Manufacturer Resources

• Most heavy copper PCB manufacturers publish design guidelines specific to their capabilities. Request these documents during vendor qualification.

Comparing 7 oz PCB with Alternatives

Sometimes 7 oz copper isn’t the right answer. Here’s how it stacks up against alternatives:

Frequently Asked Questions About 7 oz PCB

What is the maximum current a 7 oz PCB trace can carry?

Current capacity depends on trace width, allowable temperature rise, and ambient conditions. As a rough guideline, a 200 mil (5mm) wide 7 oz trace can carry approximately 35-45A with a 20°C temperature rise above ambient. Always verify with IPC-2152 calculations or thermal simulation for your specific design conditions.

Can 7 oz copper be used on internal layers?

Technically yes, but it’s uncommon and adds significant manufacturing complexity. The increased thickness affects overall board thickness, drilling, and layer registration. Most designs use heavy copper only on outer layers, with standard copper for internal signal routing. Discuss with your fabricator if internal heavy copper is truly necessary.

What surface finishes work with 7 oz PCB?

All standard surface finishes are compatible with 7 oz PCB including HASL, ENIG, OSP, and immersion tin/silver. For high-current connections, HASL often provides good results due to the additional tin thickness. ENIG works well when flat surfaces are critical for component mounting.

How does 7 oz copper affect impedance-controlled designs?

The thicker copper requires adjusted trace geometry calculations for controlled impedance traces. Impedance is still achievable, but trace widths will differ from standard copper designs. Use a stackup calculator that accounts for actual copper thickness, and work with your fabricator to verify achievable tolerances.

What’s the typical lead time for 7 oz PCB fabrication?

Lead times typically run 15-25 business days for prototype quantities, compared to 5-10 days for standard boards. The extended processing times and often limited production slots for heavy copper drive longer lead times. Quick-turn options exist at premium pricing but expect minimum 10 days even for expedited service.

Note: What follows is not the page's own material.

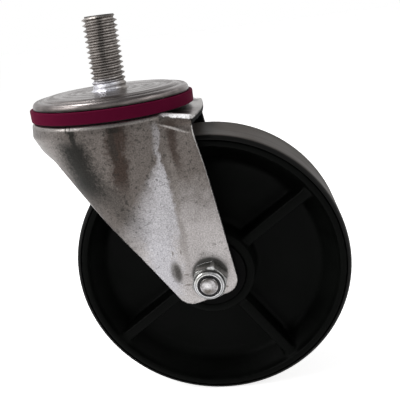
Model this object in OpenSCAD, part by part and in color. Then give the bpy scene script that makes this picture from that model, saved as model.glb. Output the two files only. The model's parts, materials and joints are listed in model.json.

Making the Decision: Is 7 oz PCB Right for Your Project?

After all this technical detail, how do you decide? I use a simple framework with my clients:

Choose 7 oz PCB when your design requires 20-60A continuous current in a compact form factor, needs integrated thermal management without external heat sinks, must survive demanding environmental conditions, and benefits from reduced assembly complexity versus bus bar alternatives.

Consider alternatives when currents exceed 80-100A (look at bus bars or extreme heavy copper), thermal requirements can be met with IMS substrates, budget constraints are severe and standard copper with derating can work, or lead time is critical and standard boards suffice.

The 7 oz PCB occupies a valuable middle ground in the heavy copper spectrum. It’s capable enough for serious power applications yet manufacturable without exotic processes. For the right application, it’s often the optimal choice that balances performance, cost, and practicality.

When you’re ready to move forward with a 7 oz PCB design, start conversations with potential fabricators early. Their specific capabilities and design guidelines will shape your final layout, and the collaboration typically results in better outcomes for everyone involved.